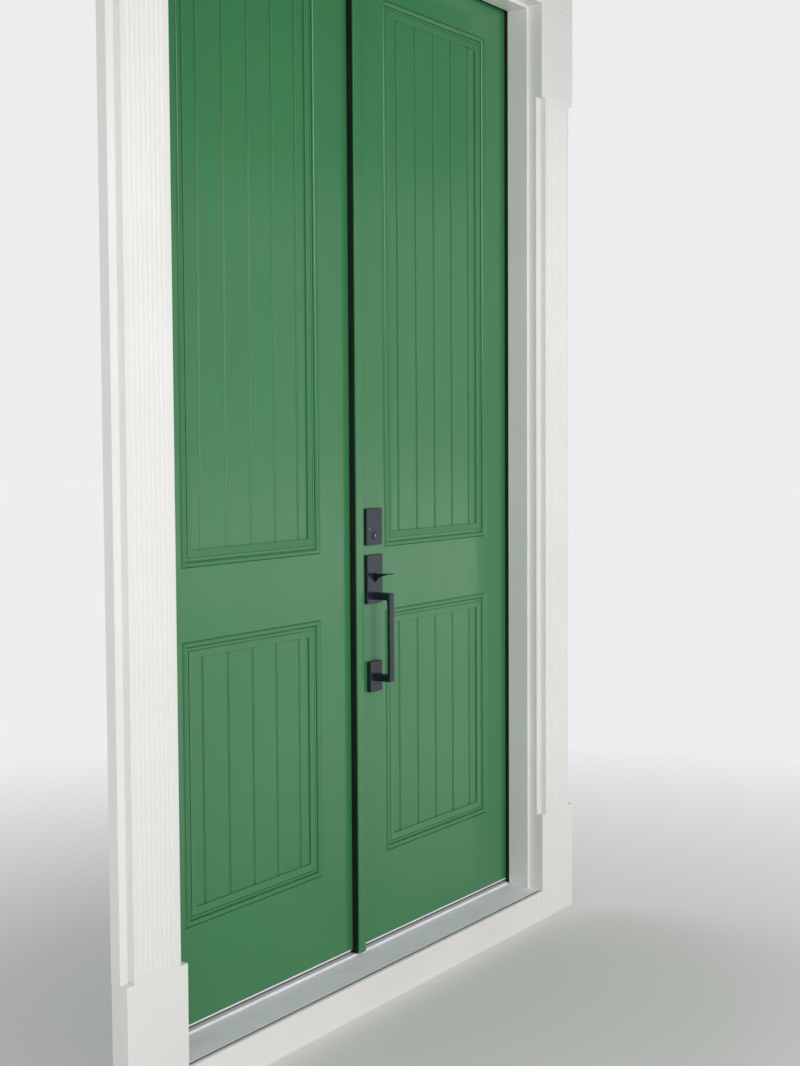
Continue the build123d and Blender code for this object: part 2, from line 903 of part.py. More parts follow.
with BuildPart() as deadbolt_plate:
    outside_plate(deadbolt_plate_width, deadbolt_plate_height, deadbolt_plate_thick, deadbolt_plate_foot)
    chamfer(deadbolt_plate.faces().sort_by(Axis.Y)[0].edges(), plate_bevel)
    cylinder_y(lock_x, deadbolt_z, key_collar_radius, -deadbolt_plate_thick - key_collar_proud, 0)
    collar_front = -deadbolt_plate_thick - key_collar_proud
    cylinder_y(lock_x, deadbolt_z, key_radius + pin_clear, collar_front, 0, Mode.SUBTRACT)
keep(deadbolt_plate, "deadbolt_plate")

with BuildPart() as key_plug:
    plug_front = -deadbolt_plate_thick - key_proud
    plug_back = plug_front + key_length
    cylinder_y(lock_x, deadbolt_z, key_radius, plug_front, plug_back)
    block(
        (lock_x - key_tail_wide / 2, plug_back, deadbolt_z - key_tail_thick / 2),
        (lock_x + key_tail_wide / 2, plug_back + key_tail_length, deadbolt_z + key_tail_thick / 2),
    )
    block(
        (lock_x - keyway_wide / 2, plug_front, deadbolt_z - keyway_tall / 2),
        (lock_x + keyway_wide / 2, plug_front + 6, deadbolt_z + keyway_tall / 2),
        Mode.SUBTRACT,
    )
keep(key_plug, "key_plug")

with BuildPart() as handle_plate:
    outside_plate(handle_plate_width, handle_plate_height, handle_plate_thick, handle_plate_foot)
    chamfer(handle_plate.faces().sort_by(Axis.Y)[0].edges(), plate_bevel)
    slot_half = lever_stem_width / 2 + lever_slot_clear
    block(
        (lock_x - slot_half, -handle_plate_thick, lever_z - lever_slot_height / 2),
        (lock_x + slot_half, 0, lever_z + lever_slot_height / 2),
        Mode.SUBTRACT,
    )
    with BuildSketch(Plane.YZ.offset(lock_x - slot_half - 1)):
        with Locations((lever_pivot_y, lever_z)):
            Circle(lever_pin_radius)
    extrude(amount=2 * slot_half + 2)
keep(handle_plate, "handle_plate")

with BuildPart() as lower_plate:
    outside_plate(lower_plate_width, lower_plate_height, lower_plate_thick, lower_plate_foot)
    chamfer(lower_plate.faces().sort_by(Axis.Y)[0].edges(), plate_bevel)
keep(lower_plate, "lower_plate")

with BuildPart() as grip:
    bar_back = grip_bar_thick - grip_reach
    with BuildSketch(Plane.YZ.offset(lock_x - grip_width / 2)):
        box_sketch((-grip_reach, grip_low), (bar_back, grip_high))
        box_sketch((-grip_reach, grip_low), (-lower_plate_thick, grip_low + grip_arm_height))
        box_sketch((-grip_reach, grip_high - grip_arm_height), (-handle_plate_thick, grip_high))
    extrude(amount=grip_width)
    inner = grip.edges().filter_by(Axis.X).group_by(Axis.Y)[1]
    fillet(inner, grip_inner_round)
    fillet(grip.faces().sort_by(Axis.Y)[0].edges(), grip_edge_round)
keep(grip, "grip")

with BuildPart() as thumb_lever:
    neck_y = -handle_plate_thick - 2
    half_thick = lever_thick / 2
    with BuildSketch(Plane.YZ.offset(lock_x - lever_width / 2)):
        with BuildLine():
            Polyline(
                (neck_y, lever_z + half_thick),
                (lever_tail, lever_z + half_thick),
                (lever_tail, lever_z - half_thick),
                (neck_y, lever_z - half_thick),
            )
            ThreePointArc(
                (neck_y, lever_z - half_thick),
                (-lever_reach * 0.6, lever_z - half_thick + lever_rise * 0.3),
                (-lever_reach, lever_z + lever_rise - 1),
            )
            Line((-lever_reach, lever_z + lever_rise - 1), (-lever_reach, lever_z + lever_rise))
            ThreePointArc(
                (-lever_reach, lever_z + lever_rise),
                (-lever_reach * 0.6, lever_z + half_thick + lever_rise * 0.25),
                (neck_y, lever_z + half_thick),
            )
        make_face()
    extrude(amount=lever_width)
    stem_half = lever_stem_width / 2
    paddle_half = lever_width / 2
    with BuildSketch(Plane.XY.offset(lever_z - 20)):
        with BuildLine():
            Polyline(
                (lock_x - paddle_half, paddle_half - lever_reach),
                (lock_x - paddle_half, neck_y - lever_neck),
                (lock_x - stem_half, neck_y),
                (lock_x - stem_half, lever_tail),
                (lock_x + stem_half, lever_tail),
                (lock_x + stem_half, neck_y),
                (lock_x + paddle_half, neck_y - lever_neck),
                (lock_x + paddle_half, paddle_half - lever_reach),
            )
            ThreePointArc(
                (lock_x + paddle_half, paddle_half - lever_reach),
                (lock_x, -lever_reach),
                (lock_x - paddle_half, paddle_half - lever_reach),
            )
        make_face()
    extrude(amount=40, mode=Mode.INTERSECT)
    with BuildSketch(Plane.YZ.offset(lock_x - fin_thick / 2)):
        with BuildLine():
            fin_back = neck_y - fin_gap
            Polyline(
                (fin_back - fin_length, lever_z),
                (fin_back, lever_z),
                (fin_back, lever_z - fin_drop / 2),
            )
            ThreePointArc(
                (fin_back, lever_z - fin_drop / 2),
                (fin_back - 4, lever_z - fin_drop * 0.75),
                (fin_back - 6, lever_z - fin_drop),
            )
            ThreePointArc(
                (fin_back - 6, lever_z - fin_drop),
                (fin_back - 13, lever_z - fin_drop * 0.45),
                (fin_back - fin_length, lever_z),
            )
        make_face()
    extrude(amount=fin_thick)
    for radius, mode in ((lever_hub_radius, Mode.ADD), (lever_pin_radius + pin_clear, Mode.SUBTRACT)):
        with BuildSketch(Plane.YZ.offset(lock_x - stem_half)) as hub:
            with Locations((lever_pivot_y, lever_z)):
                Circle(radius)
        extrude(amount=lever_stem_width, mode=mode)
keep(thumb_lever, "thumb_lever")


def lock_case(z, tall, wide):
    """A round case in the edge bore with its faceplate, open along its length for the bolt."""
    with BuildSketch(Plane.YZ.offset(leaf_inner)) as barrel:
        with Locations((leaf_mid_y, z)):
            Circle(case_radius)
    extrude(barrel.sketch, amount=case_length)
    block(
        (leaf_inner, leaf_mid_y - case_face_width / 2, z - case_face_height / 2),
        (leaf_inner + case_face_thick, leaf_mid_y + case_face_width / 2, z + case_face_height / 2),
    )
    with BuildSketch(Plane.YZ.offset(leaf_inner)) as channel:
        with Locations((leaf_mid_y, z)):
            Rectangle(wide + 2 * slide_clear, tall + 2 * slide_clear)
    extrude(channel.sketch, amount=deadbolt_long + 2, mode=Mode.SUBTRACT)
    cylinder_y(lock_x, z, spindle_hole, 0, leaf_thick, Mode.SUBTRACT)


with BuildPart() as lock_cases:
    lock_case(latch_z, latch_tall, latch_wide)
    lock_case(deadbolt_z, deadbolt_tall, deadbolt_wide)
keep(lock_cases, "lock_cases")

with BuildPart() as deadbolt:
    with BuildSketch(Plane.YZ.offset(leaf_inner)):
        with Locations((leaf_mid_y, deadbolt_z)):
            Rectangle(deadbolt_wide, deadbolt_tall)
    extrude(amount=deadbolt_long)
    fillet(deadbolt.faces().sort_by(Axis.X)[0].edges(), 1)
keep(deadbolt, "deadbolt")

with BuildPart() as latch_bolt:
    with BuildSketch(Plane.XY.offset(latch_z - latch_tall / 2)):
        with BuildLine():
            Polyline(
                (leaf_inner, leaf_mid_y - latch_wide / 2),
                (leaf_inner + latch_long, leaf_mid_y - latch_wide / 2),
                (leaf_inner + latch_long, leaf_mid_y + latch_wide / 2),
                (leaf_inner + latch_throw, leaf_mid_y + latch_wide / 2),
                (leaf_inner, leaf_mid_y - latch_wide / 2 + 2),
                close=True,
            )
        make_face()
    extrude(amount=latch_tall)
keep(latch_bolt, "latch_bolt")

with BuildPart() as inside_roses:
    for foot, height, width, hub_z in (
        (deadbolt_plate_foot, deadbolt_plate_height, deadbolt_plate_width, deadbolt_z),
        (handle_plate_foot, handle_plate_height, handle_plate_width, latch_z),
    ):
        block(
            (lock_x - width / 2, leaf_thick, foot),
            (lock_x + width / 2, leaf_thick + rose_thick, foot + height),
        )
        cylinder_y(
            lock_x,
            hub_z,
            spindle_hole,
            leaf_thick,
            leaf_thick + rose_thick,
            Mode.SUBTRACT,
        )
    chamfer(inside_roses.faces().group_by(Axis.Y)[-1].edges().filter_by(GeomType.LINE), plate_bevel)
keep(inside_roses, "inside_roses")

rose_face = leaf_thick + rose_thick + rose_gap
with BuildPart() as thumb_turn:
    block(
        (lock_x - spindle_square / 2, leaf_mid_y, deadbolt_z - spindle_square / 2),
        (lock_x + spindle_square / 2, rose_face, deadbolt_z + spindle_square / 2),
    )
    cylinder_y(lock_x, deadbolt_z, turn_height * 0.8, rose_face, rose_face + 4)
    with BuildSketch(Plane.XZ.offset(-rose_face - 4)):
        with Locations((lock_x, deadbolt_z)):
            SlotOverall(turn_width, turn_height)
    extrude(amount=-turn_depth)
keep(thumb_turn, "thumb_turn")

with BuildPart() as inside_knob:
    with BuildSketch(Plane.XY.offset(latch_z)):
        with BuildLine():
            neck_y = rose_face + knob_neck_length
            end_y = neck_y + knob_depth
            Polyline(
                (lock_x, rose_face),
                (lock_x + knob_neck_radius, rose_face),
                (lock_x + knob_neck_radius, neck_y),
                (lock_x + knob_radius, neck_y),
                (lock_x + knob_radius, end_y - knob_round),
                (lock_x + knob_radius - knob_round, end_y),
                (lock_x, end_y),
                close=True,
            )
        make_face()
    revolve(axis=Axis((lock_x, 0, latch_z), (0, 1, 0)))
    block(
        (lock_x - spindle_square / 2, leaf_mid_y, latch_z - spindle_square / 2),
        (lock_x + spindle_square / 2, rose_face, latch_z + spindle_square / 2),
    )
keep(inside_knob, "inside_knob")
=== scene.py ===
"""Double entry door with frame and fluted pilasters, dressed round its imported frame."""

import json
import math

import bmesh
import bpy
from bpy.props import FloatProperty, FloatVectorProperty, IntProperty, PointerProperty
from mathutils import Matrix, Vector


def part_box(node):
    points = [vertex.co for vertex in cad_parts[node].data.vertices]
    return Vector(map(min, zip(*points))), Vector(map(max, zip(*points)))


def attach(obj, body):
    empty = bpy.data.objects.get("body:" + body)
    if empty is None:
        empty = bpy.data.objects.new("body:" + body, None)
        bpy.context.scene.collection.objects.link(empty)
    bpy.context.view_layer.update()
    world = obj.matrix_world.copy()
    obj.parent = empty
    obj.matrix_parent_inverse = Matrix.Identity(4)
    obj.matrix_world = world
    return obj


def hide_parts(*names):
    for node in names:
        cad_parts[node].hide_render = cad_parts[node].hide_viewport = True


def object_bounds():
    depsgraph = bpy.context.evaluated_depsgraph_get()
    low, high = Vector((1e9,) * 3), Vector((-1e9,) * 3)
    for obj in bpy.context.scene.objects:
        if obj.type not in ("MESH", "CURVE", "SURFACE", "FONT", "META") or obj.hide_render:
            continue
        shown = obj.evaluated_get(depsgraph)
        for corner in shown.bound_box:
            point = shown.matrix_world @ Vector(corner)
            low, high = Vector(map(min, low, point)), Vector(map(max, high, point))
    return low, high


bl_info = {
    "name": "Double Entry Door",
    "version": (1, 0, 0),
    "blender": (4, 5, 0),
    "location": "View3D > Sidebar > Entry Door",
    "description": "Builds the visible pieces, finishes and studio of a double entry door",
    "category": "Object",
}

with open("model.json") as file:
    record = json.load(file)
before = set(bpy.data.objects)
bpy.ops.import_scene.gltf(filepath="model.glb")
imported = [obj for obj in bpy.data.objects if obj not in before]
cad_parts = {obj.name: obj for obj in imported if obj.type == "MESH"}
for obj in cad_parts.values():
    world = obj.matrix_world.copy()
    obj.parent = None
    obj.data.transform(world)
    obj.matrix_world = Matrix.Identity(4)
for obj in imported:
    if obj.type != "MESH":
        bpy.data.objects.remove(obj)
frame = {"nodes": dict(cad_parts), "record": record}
cad_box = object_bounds()

MM = 0.001
BODIES = frame["record"]["behaviour"]["bodies"]
BODY_OF = {node: body for body, nodes in BODIES.items() for node in nodes}
SIDES = (("left", -1), ("right", 1))
AIR_STRENGTH = 0.93


# Colours and nodes


def linear(code):
    """A linear colour from an sRGB hex value."""
    values = [int(code[i:i + 2], 16) / 255 for i in (0, 2, 4)]
    return [v / 12.92 if v <= 0.04045 else ((v + 0.055) / 1.055) ** 2.4 for v in values]


def add_node(tree, kind, inputs=None, **settings):
    """A node with its settings, its input values and its links."""
    node = tree.nodes.new(kind)
    for name, value in settings.items():
        setattr(node, name, value)
    for key, value in (inputs or {}).items():
        if isinstance(value, bpy.types.NodeSocket):
            tree.links.new(value, node.inputs[key])
        else:
            node.inputs[key].default_value = value
    return node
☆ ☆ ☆
TASK BRIEF:
Scan the material above. Copy each line that holds the word "corner".

SOLUTION FOR THIS TASK:
        for corner in shown.bound_box:
            point = shown.matrix_world @ Vector(corner)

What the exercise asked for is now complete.